At a recessed area between two hills we found the small cave entrance, just an indistinguishable gap in the rocks. Only a couple feet wide, we looked into the hole and climbed about 20 feet down a narrow ladder. Inside, we were already standing in water – the only light coming from our helmets and the small beam of light shining down from the above. We dredged through rocky passages, streams and underground rooms covered in stellagtites and stellagmites (rock formations created over thousands of years by the water dripping from above and depositing a trail of calcium on the way down). We crawled and wiggled our way through tiny holes and hallway gaps barely spacious enough to get ourselves into. At two points, we came to underground rivers. In some parts the ceiling was covered with hundreds of thousands of gnats (called glow worms), which emit a green florescent light to attract their prey. They drop silk threads and act like spiders in catching their food. Their life span is quite dysfunctional. They lay hundreds of eggs. One gnat survives by eating all of the others. It then has the energy to climb to the ceiling. At some point, it goes through metamorphosis and can fly – only to be attracted to the same light that it used to emit…flying into a thread and becoming immediately paralyzed and eaten by its own kind. Strange as it was, when we turned off our headlamps, the glow-worms lit the ceiling of the cave like stars littering a perfect black sky. We stared in amazement, before heading down the river. At the first river, we grabbed a black tube and jumped in. The water was freezing! We floated down the long and lazy underground stream (150ft underground) to a stopping point halfway through. Here our guide treated us to hot lemonade – a genius concoction we’d never thought of – and ate small Cadbury chocolates to warm up.
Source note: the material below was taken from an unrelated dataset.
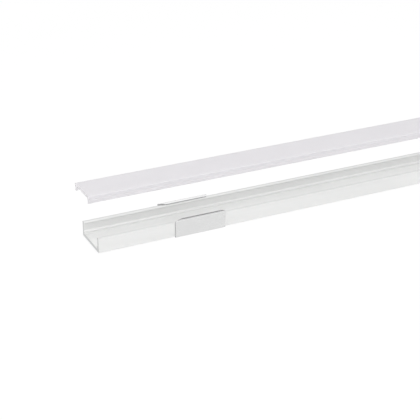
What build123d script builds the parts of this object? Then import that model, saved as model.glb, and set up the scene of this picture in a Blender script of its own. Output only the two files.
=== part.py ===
"""Surface-mounted aluminium profile for LED strip: channel, opal snap-in cover and two spring clips.

Millimetres. X runs along the profile, Y across it and Z up. The origin lies on the mounting
surface, under the clips, midway between the two screw holes. The cover is shown lifted off.
"""

import os

from build123d import *

# Channel, an open-topped extrusion
length = 300.0
channel_width = 17.4
channel_height = 6.4
wall = 1.1
base = 1.4
foot_radius = 0.3
rim_radius = 0.2

# Snap ridge along the top inside of each wall
ridge_reach = 0.25
ridge_lead_in = 0.55
ridge_land = 0.25
ridge_undercut = 0.25

# Shoulder along the foot of each wall, beside the bed for the strip
shoulder_reach = 0.6
shoulder_top = 1.4
shoulder_step = 0.6

# Opal cover, a flat plate with a leg along each edge
plate = 1.0
cover_depth = 3.1
leg = 0.9
cover_radius = 0.4
inner_radius = 0.3
groove_depth = 0.15
groove_height = 0.5
groove_drop = 0.25
foot_taper = 0.25
cover_clearance = 0.1
cover_stand = 0.6

# Where the cover hangs above its seat, and how far it lies towards -X
cover_lift = 17.1
cover_shift = 2.74

# Spring clip, folded from sheet
sheet = 0.4
bend_radius = 0.2
clip_length = 22.0
clip_inset = 32.6
clip_clearance = 0.05
lip_clearance = 0.1
lip_rise = 0.2
lip_ramp = 3.5
lip_corner = 0.7
screw_radius = 1.7
hole_chamfer = 0.12

# Levels and half widths that follow from the sizes above
channel_foot = sheet + clip_clearance
rim = channel_foot + channel_height
floor = channel_foot + base
half_outer = channel_width / 2
half_inner = half_outer - wall
half_ridge = half_inner - ridge_reach
half_bed = half_inner - shoulder_reach
half_cover = half_ridge - cover_clearance
seated_top = rim + cover_stand
cover_top = seated_top + cover_lift
clip_x = length / 2 - clip_inset - clip_length / 2


def right_half_of_channel():
    """Corners of the channel's section at +Y, from the middle of its foot round to the floor."""
    ridge_top = rim - ridge_lead_in
    ridge_foot = ridge_top - ridge_land
    return [
        (0, channel_foot),
        (half_outer, channel_foot),
        (half_outer, rim),
        (half_inner, rim),
        (half_ridge, ridge_top),
        (half_ridge, ridge_foot),
        (half_inner, ridge_foot - ridge_undercut),
        (half_inner, floor + shoulder_top),
        (half_bed, floor + shoulder_step),
        (half_bed, floor),
        (0, floor),
    ]


def right_half_of_cover():
    """Corners of the cover's section at +Y, from the middle of its top round to its underside."""
    underside = cover_top - plate
    foot = cover_top - cover_depth
    half_leg = half_cover - leg
    groove_top = underside - groove_drop
    return [
        (0, cover_top),
        (half_cover, cover_top),
        (half_cover, groove_top),
        (half_cover - groove_depth, groove_top - groove_depth),
        (half_cover - groove_depth, groove_top - groove_height),
        (half_cover, groove_top - groove_height - groove_depth),
        (half_cover, foot + foot_taper),
        (half_cover - foot_taper, foot),
        (half_leg, foot),
        (half_leg, underside),
        (0, underside),
    ]


def corners_at(sketch, half, level):
    """The section's two mirrored corners at one level, at +Y and at -Y."""
    found = [v for v in sketch.vertices() if abs(abs(v.X) - half) < 1e-4 and abs(v.Y - level) < 1e-4]
    return ShapeList(found)


# Channel
with BuildPart() as channel:
    with BuildSketch(Plane.YZ) as channel_section:
        with BuildLine():
            Polyline(right_half_of_channel())
            mirror(about=Plane.YZ)
        make_face()
        fillet(corners_at(channel_section, half_outer, channel_foot), foot_radius)
        fillet(corners_at(channel_section, half_outer, rim), rim_radius)
    extrude(amount=length / 2, both=True)
channel.part.label = "channel"

# Opal cover, the channel's length and shifted along it while it is off
with BuildPart() as diffuser_cover:
    with BuildSketch(Plane.YZ.offset(-cover_shift)) as cover_section:
        with BuildLine():
            Polyline(right_half_of_cover())
            mirror(about=Plane.YZ)
        make_face()
        fillet(corners_at(cover_section, half_cover, cover_top), cover_radius)
        fillet(corners_at(cover_section, half_cover - leg, cover_top - plate), inner_radius)
    extrude(amount=length / 2, both=True)
diffuser_cover.part.label = "diffuser_cover"


def spring_clip(middle, outward):
    """One clip round the channel, with its middle at that X and its ramped end towards outward * X."""
    half_space = half_outer + clip_clearance
    under_lip = rim + clip_clearance
    lip_root = under_lip + lip_rise
    lip_end = half_cover + lip_clearance
    half_clip = half_space + sheet
    bend_start = under_lip - bend_radius
    with BuildPart() as clip:
        with BuildSketch(Plane.YZ.offset(middle)):
            with BuildLine():
                FilletPolyline(
                    (-half_cover, under_lip),
                    (-half_space, lip_root),
                    (-half_space, sheet),
                    (half_space, sheet),
                    (half_space, lip_root),
                    (half_cover, under_lip),
                    radius=bend_radius,
                )
                offset(amount=sheet, side=Side.RIGHT)
            make_face()
        extrude(amount=clip_length / 2, both=True)
        # What is trimmed off between the lips, with a ramp at one end and a small corner at the other
        with BuildSketch(Plane((middle, 0, bend_start))):
            with BuildLine():
                Polyline(
                    (outward * clip_length / 2, 0),
                    (outward * clip_length / 2, half_clip),
                    (outward * (clip_length / 2 - lip_ramp), lip_end),
                    (-outward * (clip_length / 2 - lip_corner), lip_end),
                    (-outward * clip_length / 2, half_clip),
                    (-outward * clip_length / 2, 0),
                    close=True,
                )
            make_face()
            mirror(about=Plane.XZ)
        extrude(amount=lip_root + sheet - bend_start, mode=Mode.SUBTRACT)
        with Locations((middle, 0, sheet)):
            Hole(radius=screw_radius)
        round_edges = clip.edges().filter_by(GeomType.CIRCLE)
        hole_edges = round_edges.filter_by(lambda edge: abs(edge.radius - screw_radius) < 1e-6)
        chamfer(hole_edges.sort_by(Axis.Z)[-1], hole_chamfer)
    return clip.part


os.makedirs("parts", exist_ok=True)
export_step(channel.part, "parts/channel.step")
export_step(diffuser_cover.part, "parts/diffuser_cover.step")
for side, outward in (("left", -1), ("right", 1)):
    clip = spring_clip(outward * clip_x, outward)
    clip.label = f"mounting_clip_{side}"
    export_step(clip, f"parts/{clip.label}.step")
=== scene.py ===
"""Dressed model of a surface-mounted aluminium profile for LED strip, on a plain studio stage.

Metres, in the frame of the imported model: X runs along the profile, Y across it and Z up. Each piece
is drawn as a section or a folded sheet from the sizes in its property group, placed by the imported
model's boxes, and stands in for that model's plain solid.
"""

import math

import bmesh
import bpy
from mathutils import Euler, Matrix, Vector


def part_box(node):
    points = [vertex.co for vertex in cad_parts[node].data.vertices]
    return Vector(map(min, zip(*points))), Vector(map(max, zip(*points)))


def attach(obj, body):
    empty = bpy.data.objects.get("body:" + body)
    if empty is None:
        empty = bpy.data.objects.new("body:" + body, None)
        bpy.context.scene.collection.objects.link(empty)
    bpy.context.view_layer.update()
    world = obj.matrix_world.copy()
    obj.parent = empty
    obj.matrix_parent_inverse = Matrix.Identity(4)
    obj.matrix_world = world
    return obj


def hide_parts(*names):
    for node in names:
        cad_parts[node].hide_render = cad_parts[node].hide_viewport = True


bl_info = {
    "name": "LED strip profile",
    "version": (1, 0, 0),
    "blender": (4, 5, 0),
    "location": "View3D > Sidebar > LED profile",
    "description": "Builds an aluminium channel for LED strip with its opal cover and spring clips",
    "category": "Add Mesh",
}

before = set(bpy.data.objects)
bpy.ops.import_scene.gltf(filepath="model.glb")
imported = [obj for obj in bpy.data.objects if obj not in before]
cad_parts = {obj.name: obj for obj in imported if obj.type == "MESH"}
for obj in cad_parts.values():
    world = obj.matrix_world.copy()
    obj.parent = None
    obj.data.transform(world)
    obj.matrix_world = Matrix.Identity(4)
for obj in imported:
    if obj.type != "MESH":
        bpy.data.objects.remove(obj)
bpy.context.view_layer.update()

# Units, and the distance at which two points are the same
MM = 0.001
MICRON = 0.001 * MM
TOUCH = 0.001 * MM

# Segments of a rounded corner, a fold, the screw hole and a bevelled cut edge
ROUND_STEPS = 4
FOLD_STEPS = 8
HOLE_STEPS = 48
BREAK_STEPS = 2

# Angle between two faces from which the edge between them is sharp
SHARP = math.radians(40)

# How much of a normal lies along X and Y on a slanted face, and along X at an end
SLANTED = 0.3
END_ON = 0.99

# Material slots of a piece: its faces, its cut ends or edges, and the tops of the channel's walls, which
# get painted shade
FACES, CUT, SHADED_RIMS = range(3)

# How metallic bare and anodised metal look
BARE_METALLIC = 1.0
ANODISED_METALLIC = 0.4

# Values between which most of a noise lies
NOISE_RANGE = (0.3, 0.7)

# Radians by which a Wave texture of scale 1 turns in a metre
WAVE_TURN = 20

# Width of the camera's sensor in millimetres
SENSOR = 36.0

# Cards round the object that only reflections show: name, two angles in degrees over the object from
# the horizon behind it to the one in front, and how bright the card looks
CARDS = (
    ("grey_card", 0, 27, 0.33),
    ("white_card", 31, 65, 1.3),
    ("front_card", 130, 175, 1.2),
)

channel_low, channel_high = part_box("channel")
cover_low, cover_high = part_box("diffuser_cover")
clip_low, clip_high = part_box("mounting_clip_left")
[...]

More caving, more exploring and we came to another stream. This time, we dove in. No tube. Freezing again! We swam down the stream as quick as possible to avoid hypothermia. Our guide was able to take us down extra hallways and through extra holes and passageways since there was no one else on the tour. Covered in the thick brown mud that lines the caves, we climbed around sharp, jagged rocks and ended at the last water spot – a deep hole of water where we could climb high and jump in. I flailed into the abyss of ice-cold water. Chris was more exaggerative with a nice canon ball. We swam over to a spot that the guide isn’t ever allowed to take anyone, held our breath, swam under the rocky wall to end up in a tiny room (big enough only for 2 people) and appropriately titled “The Kissing Booth”. Our guide left us to share a muddy, blue-lipped kiss and we swam back under and out to the end. Climbing into sunlight we could see the withered wrinkles in our skin. Although the usual tour is only two hours long we had been under for three! We walked towards the light and looked back into what looked like a doorway into the center of the earth. For anyone who grew up in the eighties, a true “Goonies” experience.